**What is asked**
Locate the line bearing "lower_bends = [exits[1], exits[1]" in the material below, then reproduce it and each following line up to and including the line bearing "depsgraph = bpy.context.evaluated_depsgraph_get()".
·····
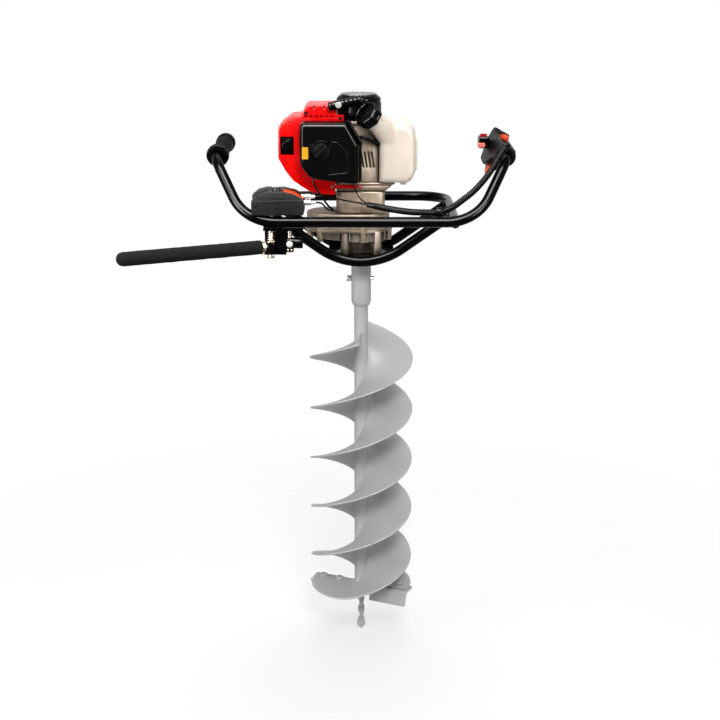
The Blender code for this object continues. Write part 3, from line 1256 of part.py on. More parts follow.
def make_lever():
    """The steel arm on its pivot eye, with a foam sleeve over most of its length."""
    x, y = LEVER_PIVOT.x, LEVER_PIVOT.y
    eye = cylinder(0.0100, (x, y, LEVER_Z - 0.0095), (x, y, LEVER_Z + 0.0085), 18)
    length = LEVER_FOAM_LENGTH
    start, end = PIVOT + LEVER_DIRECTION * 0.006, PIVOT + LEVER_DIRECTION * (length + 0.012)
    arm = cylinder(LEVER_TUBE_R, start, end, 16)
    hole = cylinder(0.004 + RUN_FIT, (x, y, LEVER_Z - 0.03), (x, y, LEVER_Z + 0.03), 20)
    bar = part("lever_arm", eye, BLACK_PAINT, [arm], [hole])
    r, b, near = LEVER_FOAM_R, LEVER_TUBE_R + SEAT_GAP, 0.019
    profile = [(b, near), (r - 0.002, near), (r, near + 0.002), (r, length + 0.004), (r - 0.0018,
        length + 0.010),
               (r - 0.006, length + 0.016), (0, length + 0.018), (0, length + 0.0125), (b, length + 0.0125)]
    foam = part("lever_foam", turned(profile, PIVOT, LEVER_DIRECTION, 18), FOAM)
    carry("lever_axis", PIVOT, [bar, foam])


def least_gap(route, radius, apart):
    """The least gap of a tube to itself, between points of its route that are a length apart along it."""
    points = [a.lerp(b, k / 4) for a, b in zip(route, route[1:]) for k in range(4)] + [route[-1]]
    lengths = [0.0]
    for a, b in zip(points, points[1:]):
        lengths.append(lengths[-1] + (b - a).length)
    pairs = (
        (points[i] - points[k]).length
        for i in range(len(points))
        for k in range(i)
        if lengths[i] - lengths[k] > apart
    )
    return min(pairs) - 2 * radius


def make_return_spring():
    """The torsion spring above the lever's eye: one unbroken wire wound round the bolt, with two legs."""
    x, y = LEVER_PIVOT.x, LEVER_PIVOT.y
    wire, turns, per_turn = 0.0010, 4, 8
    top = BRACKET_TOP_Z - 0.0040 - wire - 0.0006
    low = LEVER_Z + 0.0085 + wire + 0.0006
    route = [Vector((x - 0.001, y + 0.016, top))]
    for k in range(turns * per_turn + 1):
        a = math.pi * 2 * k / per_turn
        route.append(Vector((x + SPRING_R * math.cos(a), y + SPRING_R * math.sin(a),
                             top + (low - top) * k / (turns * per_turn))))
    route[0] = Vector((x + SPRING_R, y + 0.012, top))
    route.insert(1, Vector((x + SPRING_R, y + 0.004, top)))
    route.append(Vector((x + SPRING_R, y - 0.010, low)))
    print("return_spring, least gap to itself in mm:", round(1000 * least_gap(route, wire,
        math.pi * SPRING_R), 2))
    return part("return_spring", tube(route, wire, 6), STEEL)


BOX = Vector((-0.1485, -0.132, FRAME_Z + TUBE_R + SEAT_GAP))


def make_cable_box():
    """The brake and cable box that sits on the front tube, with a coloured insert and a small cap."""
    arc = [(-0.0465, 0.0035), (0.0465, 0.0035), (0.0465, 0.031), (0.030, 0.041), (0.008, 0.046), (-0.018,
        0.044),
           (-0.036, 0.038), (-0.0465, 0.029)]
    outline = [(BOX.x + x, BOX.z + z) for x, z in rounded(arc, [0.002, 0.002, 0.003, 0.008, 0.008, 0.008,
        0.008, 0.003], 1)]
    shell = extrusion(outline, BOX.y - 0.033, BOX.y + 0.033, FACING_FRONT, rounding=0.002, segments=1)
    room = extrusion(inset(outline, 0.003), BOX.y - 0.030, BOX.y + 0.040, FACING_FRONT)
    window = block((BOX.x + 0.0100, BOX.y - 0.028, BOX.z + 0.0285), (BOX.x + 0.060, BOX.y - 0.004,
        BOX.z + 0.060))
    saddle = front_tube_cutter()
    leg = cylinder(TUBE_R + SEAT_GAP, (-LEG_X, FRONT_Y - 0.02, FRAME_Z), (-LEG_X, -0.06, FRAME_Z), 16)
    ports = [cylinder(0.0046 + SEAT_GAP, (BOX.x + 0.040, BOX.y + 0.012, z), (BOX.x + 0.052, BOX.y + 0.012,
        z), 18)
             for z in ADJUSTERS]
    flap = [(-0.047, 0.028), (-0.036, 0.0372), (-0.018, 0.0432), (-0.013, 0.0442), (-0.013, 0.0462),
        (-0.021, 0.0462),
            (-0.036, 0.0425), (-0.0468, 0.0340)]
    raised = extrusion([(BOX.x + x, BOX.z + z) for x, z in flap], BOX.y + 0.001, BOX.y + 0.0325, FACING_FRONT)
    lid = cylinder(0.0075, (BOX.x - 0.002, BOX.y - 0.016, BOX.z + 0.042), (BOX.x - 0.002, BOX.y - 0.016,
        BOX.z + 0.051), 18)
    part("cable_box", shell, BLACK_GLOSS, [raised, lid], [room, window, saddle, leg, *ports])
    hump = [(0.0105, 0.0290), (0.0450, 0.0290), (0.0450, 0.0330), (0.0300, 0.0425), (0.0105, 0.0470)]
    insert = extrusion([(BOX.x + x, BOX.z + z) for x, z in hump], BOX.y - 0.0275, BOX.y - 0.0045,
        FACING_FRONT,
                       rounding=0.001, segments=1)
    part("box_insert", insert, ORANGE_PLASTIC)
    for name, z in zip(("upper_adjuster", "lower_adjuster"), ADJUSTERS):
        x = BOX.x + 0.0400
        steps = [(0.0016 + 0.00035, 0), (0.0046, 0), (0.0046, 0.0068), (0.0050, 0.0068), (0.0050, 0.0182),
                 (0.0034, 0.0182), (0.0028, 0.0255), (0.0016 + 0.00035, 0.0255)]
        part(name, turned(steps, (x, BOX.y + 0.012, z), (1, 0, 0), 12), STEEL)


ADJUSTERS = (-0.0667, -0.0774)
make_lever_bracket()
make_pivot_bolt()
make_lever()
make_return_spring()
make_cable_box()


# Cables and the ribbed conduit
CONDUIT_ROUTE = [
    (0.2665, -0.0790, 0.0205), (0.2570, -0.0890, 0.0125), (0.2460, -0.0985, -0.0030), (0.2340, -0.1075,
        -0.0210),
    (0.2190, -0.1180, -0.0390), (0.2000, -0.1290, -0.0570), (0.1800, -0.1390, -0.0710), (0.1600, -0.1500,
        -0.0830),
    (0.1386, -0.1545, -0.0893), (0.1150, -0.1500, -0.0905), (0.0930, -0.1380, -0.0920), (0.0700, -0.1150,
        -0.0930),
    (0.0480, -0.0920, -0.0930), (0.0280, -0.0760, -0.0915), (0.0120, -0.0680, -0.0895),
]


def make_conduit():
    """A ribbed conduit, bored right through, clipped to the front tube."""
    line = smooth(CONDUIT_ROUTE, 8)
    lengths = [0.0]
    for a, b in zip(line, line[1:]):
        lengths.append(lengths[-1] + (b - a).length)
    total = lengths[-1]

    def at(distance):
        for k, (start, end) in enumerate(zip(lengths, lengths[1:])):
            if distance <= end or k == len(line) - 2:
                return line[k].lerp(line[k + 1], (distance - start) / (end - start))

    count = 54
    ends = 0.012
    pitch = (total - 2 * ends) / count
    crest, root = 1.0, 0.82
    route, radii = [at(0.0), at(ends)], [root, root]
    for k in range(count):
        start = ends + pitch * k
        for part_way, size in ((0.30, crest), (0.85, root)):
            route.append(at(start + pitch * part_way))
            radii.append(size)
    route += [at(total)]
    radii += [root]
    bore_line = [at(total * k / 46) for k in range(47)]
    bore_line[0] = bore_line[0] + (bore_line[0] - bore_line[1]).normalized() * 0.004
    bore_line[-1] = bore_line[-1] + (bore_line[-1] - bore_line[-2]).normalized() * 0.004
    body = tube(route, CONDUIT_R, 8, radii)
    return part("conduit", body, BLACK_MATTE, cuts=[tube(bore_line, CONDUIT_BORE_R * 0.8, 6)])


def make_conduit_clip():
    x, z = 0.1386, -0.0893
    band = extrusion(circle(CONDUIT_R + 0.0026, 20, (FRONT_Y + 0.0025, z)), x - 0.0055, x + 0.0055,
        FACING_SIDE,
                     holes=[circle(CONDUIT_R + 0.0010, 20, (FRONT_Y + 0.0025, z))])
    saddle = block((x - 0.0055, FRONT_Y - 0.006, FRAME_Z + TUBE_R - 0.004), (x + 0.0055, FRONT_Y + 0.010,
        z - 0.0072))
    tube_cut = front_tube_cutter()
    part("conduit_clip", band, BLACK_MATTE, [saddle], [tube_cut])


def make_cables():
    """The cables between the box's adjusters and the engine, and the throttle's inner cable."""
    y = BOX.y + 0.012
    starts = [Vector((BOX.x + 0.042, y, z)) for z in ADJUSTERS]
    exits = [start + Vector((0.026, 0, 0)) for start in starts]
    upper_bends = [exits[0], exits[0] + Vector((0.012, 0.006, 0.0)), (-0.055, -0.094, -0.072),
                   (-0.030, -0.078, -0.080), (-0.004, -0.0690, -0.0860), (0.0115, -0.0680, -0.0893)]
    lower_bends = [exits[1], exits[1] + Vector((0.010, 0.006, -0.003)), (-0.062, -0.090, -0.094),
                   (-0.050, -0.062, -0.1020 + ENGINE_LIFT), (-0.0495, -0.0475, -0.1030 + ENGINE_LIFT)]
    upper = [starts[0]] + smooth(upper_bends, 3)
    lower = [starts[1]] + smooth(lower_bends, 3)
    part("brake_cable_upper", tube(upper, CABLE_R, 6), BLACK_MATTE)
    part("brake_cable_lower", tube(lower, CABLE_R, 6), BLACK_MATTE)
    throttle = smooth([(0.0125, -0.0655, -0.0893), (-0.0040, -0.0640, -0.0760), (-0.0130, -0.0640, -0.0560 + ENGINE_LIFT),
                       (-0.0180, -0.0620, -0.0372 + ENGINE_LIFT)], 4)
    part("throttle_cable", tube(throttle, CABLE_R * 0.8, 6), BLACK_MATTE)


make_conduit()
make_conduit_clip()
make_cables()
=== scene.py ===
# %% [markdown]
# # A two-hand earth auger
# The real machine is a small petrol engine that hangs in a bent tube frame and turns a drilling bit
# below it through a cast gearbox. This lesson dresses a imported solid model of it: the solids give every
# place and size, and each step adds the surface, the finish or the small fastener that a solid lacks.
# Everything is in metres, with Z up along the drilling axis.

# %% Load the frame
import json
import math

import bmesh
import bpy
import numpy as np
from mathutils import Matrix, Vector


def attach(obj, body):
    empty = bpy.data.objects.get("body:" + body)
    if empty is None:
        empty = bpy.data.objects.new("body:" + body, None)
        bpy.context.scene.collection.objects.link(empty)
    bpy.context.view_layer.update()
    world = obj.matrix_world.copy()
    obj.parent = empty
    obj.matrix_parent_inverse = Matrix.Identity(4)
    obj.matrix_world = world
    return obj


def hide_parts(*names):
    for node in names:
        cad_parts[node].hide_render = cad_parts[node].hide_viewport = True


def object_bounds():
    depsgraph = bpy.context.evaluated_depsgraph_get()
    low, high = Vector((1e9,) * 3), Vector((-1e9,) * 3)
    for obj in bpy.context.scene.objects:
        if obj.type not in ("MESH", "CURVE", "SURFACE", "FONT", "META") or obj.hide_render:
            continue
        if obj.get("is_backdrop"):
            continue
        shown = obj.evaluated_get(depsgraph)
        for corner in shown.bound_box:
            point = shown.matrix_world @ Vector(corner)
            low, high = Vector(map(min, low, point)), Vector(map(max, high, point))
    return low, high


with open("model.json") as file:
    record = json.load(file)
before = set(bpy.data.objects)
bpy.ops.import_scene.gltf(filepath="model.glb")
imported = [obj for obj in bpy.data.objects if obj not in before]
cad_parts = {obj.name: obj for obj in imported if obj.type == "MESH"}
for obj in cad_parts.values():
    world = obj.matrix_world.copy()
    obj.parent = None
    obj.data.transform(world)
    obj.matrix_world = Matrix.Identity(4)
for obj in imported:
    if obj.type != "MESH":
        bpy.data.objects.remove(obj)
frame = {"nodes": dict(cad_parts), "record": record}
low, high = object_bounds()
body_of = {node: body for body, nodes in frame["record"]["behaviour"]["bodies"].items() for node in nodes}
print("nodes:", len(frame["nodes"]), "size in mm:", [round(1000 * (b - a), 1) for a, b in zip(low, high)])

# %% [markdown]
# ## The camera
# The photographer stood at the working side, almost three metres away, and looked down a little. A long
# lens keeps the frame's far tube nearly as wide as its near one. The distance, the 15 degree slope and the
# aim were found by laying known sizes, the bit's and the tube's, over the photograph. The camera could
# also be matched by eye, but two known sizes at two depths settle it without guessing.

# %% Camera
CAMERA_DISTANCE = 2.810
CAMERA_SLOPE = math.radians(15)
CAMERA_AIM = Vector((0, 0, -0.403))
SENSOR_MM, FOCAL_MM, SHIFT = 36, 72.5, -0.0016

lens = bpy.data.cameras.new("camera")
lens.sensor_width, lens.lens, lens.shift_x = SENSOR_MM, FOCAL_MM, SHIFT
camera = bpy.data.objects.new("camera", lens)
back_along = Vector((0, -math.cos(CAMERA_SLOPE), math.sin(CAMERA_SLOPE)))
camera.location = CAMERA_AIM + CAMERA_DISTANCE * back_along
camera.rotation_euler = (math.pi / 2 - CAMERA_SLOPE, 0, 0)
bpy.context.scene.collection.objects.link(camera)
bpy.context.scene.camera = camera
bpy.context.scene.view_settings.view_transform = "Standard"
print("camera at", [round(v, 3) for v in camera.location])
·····
**The reply**
    lower_bends = [exits[1], exits[1] + Vector((0.010, 0.006, -0.003)), (-0.062, -0.090, -0.094),
                   (-0.050, -0.062, -0.1020 + ENGINE_LIFT), (-0.0495, -0.0475, -0.1030 + ENGINE_LIFT)]
    upper = [starts[0]] + smooth(upper_bends, 3)
    lower = [starts[1]] + smooth(lower_bends, 3)
    part("brake_cable_upper", tube(upper, CABLE_R, 6), BLACK_MATTE)
    part("brake_cable_lower", tube(lower, CABLE_R, 6), BLACK_MATTE)
    throttle = smooth([(0.0125, -0.0655, -0.0893), (-0.0040, -0.0640, -0.0760), (-0.0130, -0.0640, -0.0560 + ENGINE_LIFT),
                       (-0.0180, -0.0620, -0.0372 + ENGINE_LIFT)], 4)
    part("throttle_cable", tube(throttle, CABLE_R * 0.8, 6), BLACK_MATTE)


make_conduit()
make_conduit_clip()
make_cables()
=== scene.py ===
# %% [markdown]
# # A two-hand earth auger
# The real machine is a small petrol engine that hangs in a bent tube frame and turns a drilling bit
# below it through a cast gearbox. This lesson dresses a imported solid model of it: the solids give every
# place and size, and each step adds the surface, the finish or the small fastener that a solid lacks.
# Everything is in metres, with Z up along the drilling axis.

# %% Load the frame
import json
import math

import bmesh
import bpy
import numpy as np
from mathutils import Matrix, Vector


def attach(obj, body):
    empty = bpy.data.objects.get("body:" + body)
    if empty is None:
        empty = bpy.data.objects.new("body:" + body, None)
        bpy.context.scene.collection.objects.link(empty)
    bpy.context.view_layer.update()
    world = obj.matrix_world.copy()
    obj.parent = empty
    obj.matrix_parent_inverse = Matrix.Identity(4)
    obj.matrix_world = world
    return obj


def hide_parts(*names):
    for node in names:
        cad_parts[node].hide_render = cad_parts[node].hide_viewport = True


def object_bounds():
    depsgraph = bpy.context.evaluated_depsgraph_get()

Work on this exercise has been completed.